▶ **Problem**
The material below holds a span beginning at the line with "for name, piece" and ending at the line with "obj.data.transform(world)". Quote that span exactly, both ends included, and only that span.

▶ **Data lines**
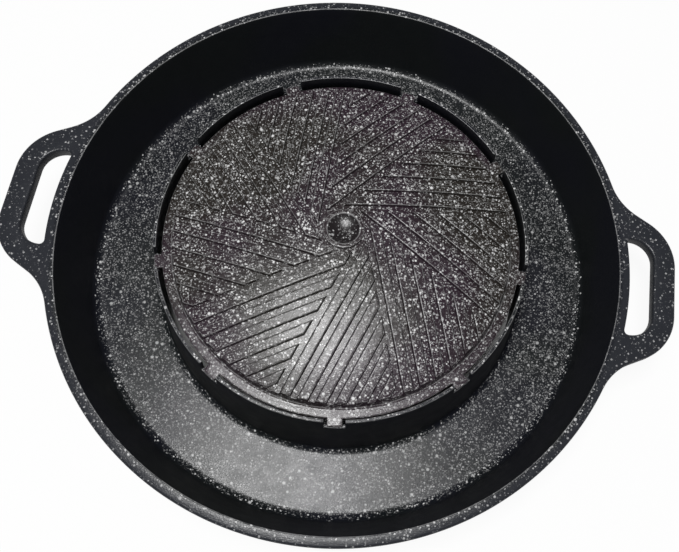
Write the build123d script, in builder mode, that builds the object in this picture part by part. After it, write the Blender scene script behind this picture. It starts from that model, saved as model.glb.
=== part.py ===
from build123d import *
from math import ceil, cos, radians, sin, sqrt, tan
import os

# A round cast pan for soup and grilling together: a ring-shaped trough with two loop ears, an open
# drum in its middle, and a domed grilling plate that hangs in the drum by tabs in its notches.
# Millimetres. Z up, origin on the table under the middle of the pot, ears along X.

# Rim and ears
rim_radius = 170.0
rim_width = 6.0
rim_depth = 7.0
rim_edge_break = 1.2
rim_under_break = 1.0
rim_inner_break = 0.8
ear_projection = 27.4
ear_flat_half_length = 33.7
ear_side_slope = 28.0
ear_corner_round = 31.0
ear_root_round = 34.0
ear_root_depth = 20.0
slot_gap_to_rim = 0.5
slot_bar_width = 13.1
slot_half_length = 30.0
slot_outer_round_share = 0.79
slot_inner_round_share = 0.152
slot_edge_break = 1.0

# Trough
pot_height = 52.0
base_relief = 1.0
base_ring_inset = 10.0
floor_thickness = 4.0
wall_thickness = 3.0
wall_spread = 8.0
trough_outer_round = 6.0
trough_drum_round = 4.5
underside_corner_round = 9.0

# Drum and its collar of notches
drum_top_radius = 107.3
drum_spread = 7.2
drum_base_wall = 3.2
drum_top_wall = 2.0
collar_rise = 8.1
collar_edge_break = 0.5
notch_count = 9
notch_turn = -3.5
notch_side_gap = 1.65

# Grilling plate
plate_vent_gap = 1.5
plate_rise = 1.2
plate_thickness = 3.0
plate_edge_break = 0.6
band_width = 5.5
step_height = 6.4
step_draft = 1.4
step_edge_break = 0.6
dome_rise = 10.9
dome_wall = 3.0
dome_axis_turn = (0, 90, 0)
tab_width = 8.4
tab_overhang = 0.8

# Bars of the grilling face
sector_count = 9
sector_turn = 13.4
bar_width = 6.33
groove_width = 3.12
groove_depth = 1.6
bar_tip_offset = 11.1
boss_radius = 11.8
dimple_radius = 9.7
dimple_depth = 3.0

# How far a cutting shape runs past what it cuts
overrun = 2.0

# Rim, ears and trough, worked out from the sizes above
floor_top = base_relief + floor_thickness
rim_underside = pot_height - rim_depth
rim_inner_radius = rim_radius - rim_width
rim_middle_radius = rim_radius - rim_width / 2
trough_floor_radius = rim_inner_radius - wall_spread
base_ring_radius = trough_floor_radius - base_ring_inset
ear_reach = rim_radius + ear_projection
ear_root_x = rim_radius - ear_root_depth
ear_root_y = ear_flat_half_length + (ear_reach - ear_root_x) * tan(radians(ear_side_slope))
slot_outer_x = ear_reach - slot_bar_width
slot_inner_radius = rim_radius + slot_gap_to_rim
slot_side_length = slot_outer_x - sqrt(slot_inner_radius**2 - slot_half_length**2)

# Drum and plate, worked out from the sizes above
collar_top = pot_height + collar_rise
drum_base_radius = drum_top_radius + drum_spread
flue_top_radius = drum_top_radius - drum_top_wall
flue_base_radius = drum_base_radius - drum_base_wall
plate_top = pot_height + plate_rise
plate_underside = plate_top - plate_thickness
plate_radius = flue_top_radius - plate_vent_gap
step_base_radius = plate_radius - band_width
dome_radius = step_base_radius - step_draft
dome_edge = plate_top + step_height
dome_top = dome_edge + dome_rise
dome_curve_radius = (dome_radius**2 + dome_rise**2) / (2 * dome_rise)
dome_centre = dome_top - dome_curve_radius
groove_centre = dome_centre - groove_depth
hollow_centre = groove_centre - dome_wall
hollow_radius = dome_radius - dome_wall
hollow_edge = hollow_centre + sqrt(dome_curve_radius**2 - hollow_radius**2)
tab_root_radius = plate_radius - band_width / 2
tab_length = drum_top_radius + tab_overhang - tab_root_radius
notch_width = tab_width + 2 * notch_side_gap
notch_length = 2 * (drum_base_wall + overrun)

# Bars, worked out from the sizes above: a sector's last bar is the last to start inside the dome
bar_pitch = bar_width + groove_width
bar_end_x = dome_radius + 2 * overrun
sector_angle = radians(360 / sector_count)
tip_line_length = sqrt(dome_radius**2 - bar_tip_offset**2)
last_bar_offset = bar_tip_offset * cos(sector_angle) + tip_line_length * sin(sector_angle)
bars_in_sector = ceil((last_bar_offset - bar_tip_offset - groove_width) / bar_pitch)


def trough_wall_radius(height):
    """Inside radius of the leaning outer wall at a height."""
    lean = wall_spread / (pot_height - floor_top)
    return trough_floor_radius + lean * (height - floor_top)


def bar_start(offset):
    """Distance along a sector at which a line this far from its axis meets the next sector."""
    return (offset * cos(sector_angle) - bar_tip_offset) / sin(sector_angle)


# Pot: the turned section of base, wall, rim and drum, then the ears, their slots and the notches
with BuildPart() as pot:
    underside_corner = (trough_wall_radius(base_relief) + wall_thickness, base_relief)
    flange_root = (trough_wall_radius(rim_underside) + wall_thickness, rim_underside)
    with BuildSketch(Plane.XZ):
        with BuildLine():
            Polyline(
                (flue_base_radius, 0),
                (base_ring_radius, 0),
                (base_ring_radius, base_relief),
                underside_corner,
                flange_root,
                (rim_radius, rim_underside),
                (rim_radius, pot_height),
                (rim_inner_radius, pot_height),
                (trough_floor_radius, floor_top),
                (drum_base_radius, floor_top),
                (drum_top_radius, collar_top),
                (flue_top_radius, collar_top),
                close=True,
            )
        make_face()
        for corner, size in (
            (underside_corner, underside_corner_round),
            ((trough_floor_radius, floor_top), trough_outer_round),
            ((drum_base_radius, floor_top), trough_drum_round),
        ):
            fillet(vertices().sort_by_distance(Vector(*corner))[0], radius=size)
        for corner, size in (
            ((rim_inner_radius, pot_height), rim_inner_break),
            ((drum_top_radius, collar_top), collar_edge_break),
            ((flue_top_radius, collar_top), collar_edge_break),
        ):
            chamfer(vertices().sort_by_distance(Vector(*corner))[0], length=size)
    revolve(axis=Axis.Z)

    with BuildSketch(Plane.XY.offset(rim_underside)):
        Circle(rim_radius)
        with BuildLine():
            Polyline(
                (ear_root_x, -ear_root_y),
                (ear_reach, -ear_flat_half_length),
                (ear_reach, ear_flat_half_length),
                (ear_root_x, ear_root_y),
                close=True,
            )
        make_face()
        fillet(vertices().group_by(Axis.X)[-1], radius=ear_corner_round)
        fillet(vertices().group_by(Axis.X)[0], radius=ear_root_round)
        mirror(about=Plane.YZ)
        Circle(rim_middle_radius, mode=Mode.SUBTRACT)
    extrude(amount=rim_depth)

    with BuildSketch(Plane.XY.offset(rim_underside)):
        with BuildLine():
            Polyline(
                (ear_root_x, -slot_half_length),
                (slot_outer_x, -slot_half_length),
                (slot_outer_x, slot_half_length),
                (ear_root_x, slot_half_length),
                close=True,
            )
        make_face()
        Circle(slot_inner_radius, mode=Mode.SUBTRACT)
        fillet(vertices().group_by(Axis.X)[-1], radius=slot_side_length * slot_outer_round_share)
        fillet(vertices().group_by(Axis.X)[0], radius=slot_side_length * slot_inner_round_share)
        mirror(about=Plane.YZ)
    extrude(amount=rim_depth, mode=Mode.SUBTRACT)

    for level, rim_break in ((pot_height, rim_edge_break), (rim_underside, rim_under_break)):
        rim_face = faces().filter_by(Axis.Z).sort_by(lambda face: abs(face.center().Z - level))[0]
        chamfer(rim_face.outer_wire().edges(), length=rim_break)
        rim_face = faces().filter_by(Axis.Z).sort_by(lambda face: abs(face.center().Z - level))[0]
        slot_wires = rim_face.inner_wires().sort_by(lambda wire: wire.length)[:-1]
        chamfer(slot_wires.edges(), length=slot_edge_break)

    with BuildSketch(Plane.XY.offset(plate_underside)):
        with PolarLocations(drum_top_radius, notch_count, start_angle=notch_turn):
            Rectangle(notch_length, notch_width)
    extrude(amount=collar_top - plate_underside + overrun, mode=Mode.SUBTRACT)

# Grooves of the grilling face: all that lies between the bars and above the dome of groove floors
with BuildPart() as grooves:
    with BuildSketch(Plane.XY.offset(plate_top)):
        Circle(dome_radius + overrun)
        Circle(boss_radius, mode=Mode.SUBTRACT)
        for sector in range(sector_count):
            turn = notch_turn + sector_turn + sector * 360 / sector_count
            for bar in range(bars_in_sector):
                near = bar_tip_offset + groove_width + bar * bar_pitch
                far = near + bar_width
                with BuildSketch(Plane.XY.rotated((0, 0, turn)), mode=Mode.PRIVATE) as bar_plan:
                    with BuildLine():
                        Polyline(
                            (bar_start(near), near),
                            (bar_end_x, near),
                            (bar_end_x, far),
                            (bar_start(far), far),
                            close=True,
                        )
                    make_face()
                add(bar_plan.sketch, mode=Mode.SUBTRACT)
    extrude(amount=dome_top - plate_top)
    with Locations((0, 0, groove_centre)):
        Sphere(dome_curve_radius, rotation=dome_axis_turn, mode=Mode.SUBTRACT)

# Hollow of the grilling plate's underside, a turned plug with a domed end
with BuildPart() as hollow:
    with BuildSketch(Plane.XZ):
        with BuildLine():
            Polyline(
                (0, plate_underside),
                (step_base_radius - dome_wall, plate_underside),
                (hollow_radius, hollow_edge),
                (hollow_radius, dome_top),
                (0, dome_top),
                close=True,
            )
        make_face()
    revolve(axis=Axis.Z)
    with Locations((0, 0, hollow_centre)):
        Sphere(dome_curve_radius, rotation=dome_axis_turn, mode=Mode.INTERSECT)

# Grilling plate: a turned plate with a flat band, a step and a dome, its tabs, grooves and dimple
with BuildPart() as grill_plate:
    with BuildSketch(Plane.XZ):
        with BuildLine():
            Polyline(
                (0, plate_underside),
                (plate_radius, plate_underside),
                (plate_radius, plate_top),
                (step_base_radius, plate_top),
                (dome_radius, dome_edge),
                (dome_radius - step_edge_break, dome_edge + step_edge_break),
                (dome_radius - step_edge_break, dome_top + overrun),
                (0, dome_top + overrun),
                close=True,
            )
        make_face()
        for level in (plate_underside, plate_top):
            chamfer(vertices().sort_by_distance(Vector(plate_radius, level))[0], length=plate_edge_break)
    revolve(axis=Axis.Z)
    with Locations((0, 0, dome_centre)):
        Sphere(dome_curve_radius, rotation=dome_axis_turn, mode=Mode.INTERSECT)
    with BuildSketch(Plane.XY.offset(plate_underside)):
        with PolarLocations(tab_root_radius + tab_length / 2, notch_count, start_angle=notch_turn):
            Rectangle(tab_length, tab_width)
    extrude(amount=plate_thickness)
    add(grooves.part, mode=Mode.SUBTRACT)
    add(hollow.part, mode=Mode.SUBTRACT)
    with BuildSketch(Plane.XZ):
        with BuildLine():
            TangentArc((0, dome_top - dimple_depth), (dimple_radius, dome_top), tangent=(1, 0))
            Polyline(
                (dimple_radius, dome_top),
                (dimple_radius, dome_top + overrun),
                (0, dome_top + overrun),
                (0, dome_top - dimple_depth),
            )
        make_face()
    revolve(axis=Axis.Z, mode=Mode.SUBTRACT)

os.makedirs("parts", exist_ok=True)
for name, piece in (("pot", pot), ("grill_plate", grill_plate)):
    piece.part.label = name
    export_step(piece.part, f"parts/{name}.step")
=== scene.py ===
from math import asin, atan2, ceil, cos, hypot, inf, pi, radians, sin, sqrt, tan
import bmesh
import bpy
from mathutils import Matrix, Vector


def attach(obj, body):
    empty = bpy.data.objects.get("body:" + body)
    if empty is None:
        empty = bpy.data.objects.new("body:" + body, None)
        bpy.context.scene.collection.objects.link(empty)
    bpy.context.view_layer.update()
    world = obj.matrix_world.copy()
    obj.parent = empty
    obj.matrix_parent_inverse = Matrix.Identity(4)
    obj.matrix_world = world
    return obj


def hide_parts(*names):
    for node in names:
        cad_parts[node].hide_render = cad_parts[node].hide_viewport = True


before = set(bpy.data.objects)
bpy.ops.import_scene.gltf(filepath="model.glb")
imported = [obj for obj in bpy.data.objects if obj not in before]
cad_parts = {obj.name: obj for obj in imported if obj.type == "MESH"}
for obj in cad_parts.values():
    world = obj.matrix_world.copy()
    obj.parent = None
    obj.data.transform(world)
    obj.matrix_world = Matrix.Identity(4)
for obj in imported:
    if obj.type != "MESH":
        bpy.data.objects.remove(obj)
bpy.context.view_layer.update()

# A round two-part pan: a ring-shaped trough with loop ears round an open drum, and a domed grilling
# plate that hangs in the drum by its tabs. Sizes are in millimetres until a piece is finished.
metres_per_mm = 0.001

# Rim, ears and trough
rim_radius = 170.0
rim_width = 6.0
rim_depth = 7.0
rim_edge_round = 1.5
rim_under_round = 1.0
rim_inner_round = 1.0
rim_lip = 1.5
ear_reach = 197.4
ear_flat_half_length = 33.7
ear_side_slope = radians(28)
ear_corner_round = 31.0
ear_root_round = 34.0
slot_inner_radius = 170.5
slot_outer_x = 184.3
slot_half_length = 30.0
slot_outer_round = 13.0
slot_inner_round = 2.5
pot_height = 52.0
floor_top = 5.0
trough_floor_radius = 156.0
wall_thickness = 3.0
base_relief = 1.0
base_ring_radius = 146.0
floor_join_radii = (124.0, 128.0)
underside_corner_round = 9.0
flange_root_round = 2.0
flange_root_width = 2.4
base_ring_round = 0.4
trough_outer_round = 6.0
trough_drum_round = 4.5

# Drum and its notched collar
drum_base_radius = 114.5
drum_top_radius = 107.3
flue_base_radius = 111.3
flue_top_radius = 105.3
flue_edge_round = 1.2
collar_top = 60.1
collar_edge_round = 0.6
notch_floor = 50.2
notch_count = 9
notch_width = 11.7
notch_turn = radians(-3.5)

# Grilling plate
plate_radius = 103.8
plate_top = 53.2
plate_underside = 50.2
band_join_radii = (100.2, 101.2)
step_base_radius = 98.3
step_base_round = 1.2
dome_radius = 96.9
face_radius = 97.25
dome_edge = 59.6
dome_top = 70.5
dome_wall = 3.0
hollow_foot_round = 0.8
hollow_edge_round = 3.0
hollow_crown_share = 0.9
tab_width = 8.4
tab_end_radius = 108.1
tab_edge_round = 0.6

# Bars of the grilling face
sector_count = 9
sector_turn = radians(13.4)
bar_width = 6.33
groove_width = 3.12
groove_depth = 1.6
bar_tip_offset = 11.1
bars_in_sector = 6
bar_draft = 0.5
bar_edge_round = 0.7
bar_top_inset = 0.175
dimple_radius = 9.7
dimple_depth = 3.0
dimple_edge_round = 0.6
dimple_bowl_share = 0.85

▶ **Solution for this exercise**
for name, piece in (("pot", pot), ("grill_plate", grill_plate)):
    piece.part.label = name
    export_step(piece.part, f"parts/{name}.step")
=== scene.py ===
from math import asin, atan2, ceil, cos, hypot, inf, pi, radians, sin, sqrt, tan
import bmesh
import bpy
from mathutils import Matrix, Vector


def attach(obj, body):
    empty = bpy.data.objects.get("body:" + body)
    if empty is None:
        empty = bpy.data.objects.new("body:" + body, None)
        bpy.context.scene.collection.objects.link(empty)
    bpy.context.view_layer.update()
    world = obj.matrix_world.copy()
    obj.parent = empty
    obj.matrix_parent_inverse = Matrix.Identity(4)
    obj.matrix_world = world
    return obj


def hide_parts(*names):
    for node in names:
        cad_parts[node].hide_render = cad_parts[node].hide_viewport = True


before = set(bpy.data.objects)
bpy.ops.import_scene.gltf(filepath="model.glb")
imported = [obj for obj in bpy.data.objects if obj not in before]
cad_parts = {obj.name: obj for obj in imported if obj.type == "MESH"}
for obj in cad_parts.values():
    world = obj.matrix_world.copy()
    obj.parent = None
    obj.data.transform(world)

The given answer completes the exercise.